Уже одно наличие в творчестве Ахматовой православных и мистических мотивов, реакционность которых так наглядно вскрыта Плехановым, заставляет очень задуматься прежде, чем преподносить нашей поэтессе лавровый венок с надписью «первому поэту земли русской». Ведь православные молитвословия Ахматовой раздаются не в дни протопопа Аввакума и боярыни Морозовой, а через 76 лет после того, как Белинский написал свои бессмертные строки: «Россия видит свое спасение не в мистицизме, не в аскетизме, не в пиетизме, а в успехах цивилизации, просвещения, гуманности. Ей нужны не проповеди (довольно она слышала их!), не молитвы (довольно она твердила их!), а пробуждение в народе чувства человеческого достоинства, столько веков потерянного в грязи и соре, — права и законы, сообразные не с учением церкви, а с здравым смыслом и справедливостью, и строгое по возможности их исполнение» («Письмо к Гоголю», изд. «Красная Новь», стр. 15). Не являются ли эти вулканические строки прямой отповедью ахматовской мистике?

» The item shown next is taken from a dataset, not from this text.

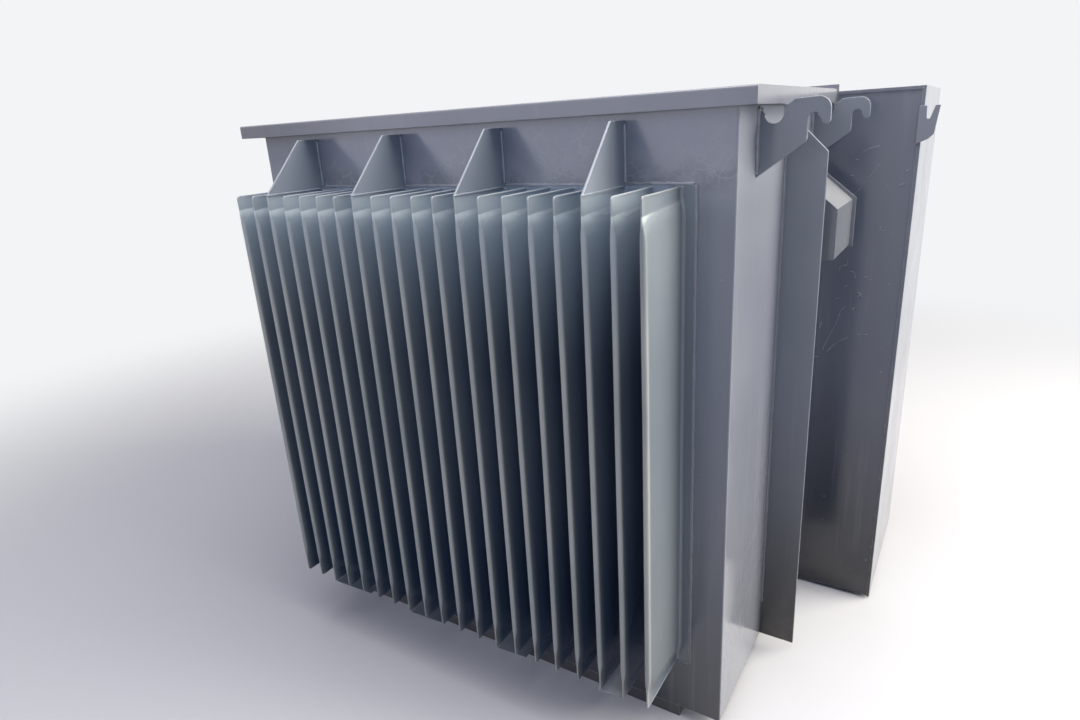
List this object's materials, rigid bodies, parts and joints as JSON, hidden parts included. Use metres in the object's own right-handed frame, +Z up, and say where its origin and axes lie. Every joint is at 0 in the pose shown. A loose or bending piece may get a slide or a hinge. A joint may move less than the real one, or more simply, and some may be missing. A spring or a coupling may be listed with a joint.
{
  "type": "power transformer",
  "caption": "Pad-standing oil transformer: tank with a wall of pressed cooling fins, lifting lugs and gussets, and a closed cable cabinet behind it.",
  "frame": {"origin": "on the ground, under the middle of the whole transformer's box", "axes": "+X along the finned wall to the right, +Y from the fins to the cabinet, +Z up"},
  "size_m": [1.902, 1.445, 1.512],
  "materials": {
    "tank_enamel": "glossy dark green-grey enamel on rolled sheet, dusty, with fine streaks",
    "fin_enamel": "glossy dark green-grey enamel on pressed sheet",
    "lid_enamel": "glossy dark green-grey enamel, weathered",
    "cabinet_enamel": "glossy dark green-grey enamel, dusty",
    "plate_enamel": "glossy dark green-grey enamel on cut plate",
    "base_enamel": "dark enamel with splashed dirt",
    "hinge_steel": "painted steel",
    "handle_steel": "dull steel"
  },
  "bodies": {
    "root": {"tank": "tank_enamel", "front_fin_panel": "fin_enamel", "top_gusset_1": "plate_enamel", "top_gusset_2": "plate_enamel", "top_gusset_3": "plate_enamel", "top_gusset_4": "plate_enamel", "bottom_gusset_1": "plate_enamel", "bottom_gusset_2": "plate_enamel", "bottom_gusset_3": "plate_enamel", "bottom_gusset_4": "plate_enamel", "tank_lid": "lid_enamel", "lid_seam_flange": "lid_enamel", "right_near_lifting_lug": "plate_enamel", "right_far_lifting_lug": "plate_enamel", "left_near_lifting_lug": "plate_enamel", "left_far_lifting_lug": "plate_enamel", "right_side_plate": "plate_enamel", "left_side_plate": "plate_enamel", "wiring_hood": "plate_enamel", "front_base_rail": "base_enamel", "rear_base_rail": "base_enamel", "cabinet_back_sheet": "cabinet_enamel", "cabinet_right_side": "cabinet_enamel", "cabinet_left_side": "cabinet_enamel", "cabinet_roof": "cabinet_enamel", "cabinet_sill": "base_enamel", "right_door": "cabinet_enamel", "left_door": "cabinet_enamel", "right_hinges": "hinge_steel", "left_hinges": "hinge_steel", "door_handle": "handle_steel", "right_cabinet_hook": "plate_enamel", "left_cabinet_hook": "plate_enamel"}
  },
  "joints": []
}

И тысячу раз прав тов. Л. Д. Троцкий, когда пишет: «Самый малый круг личной лирики имеет неоспоримейшее право на существование в рамках нового искусства. Более того, новый человек не сформируется без новой лирики. Но чтобы создать ее, поэт сам должен почувствовать мир по новому. Если над его объятием склоняется непременно Христос или сам Саваоф (как у Ахматовой, Цветаевой, Шкапской и др.), то уж один этот признак свидетельствует о ветхости такой лирики, об ее общественной, а следовательно, и эстетической непригодности для нового человека. Даже там, где эта терминология не столько в переживаниях, сколько в словесных пережитках, она свидетельствует, по меньшей мере, о косности психики, и уже этим вступает в противоречие с сознанием нового человека. Никто не ставит и не собирается ставить поэтам тематических заданий. Благоволите писать о чем вздумается! Но позвольте новому классу, считающему себя — с некоторым основанием — призванным строить новый мир, сказать вам в том или другом случае: если вы мироощущение Домостроя переводите на язык акмеизма, то это не делает вас новыми поэтами» («Правда» от 26-го июля 1923 года).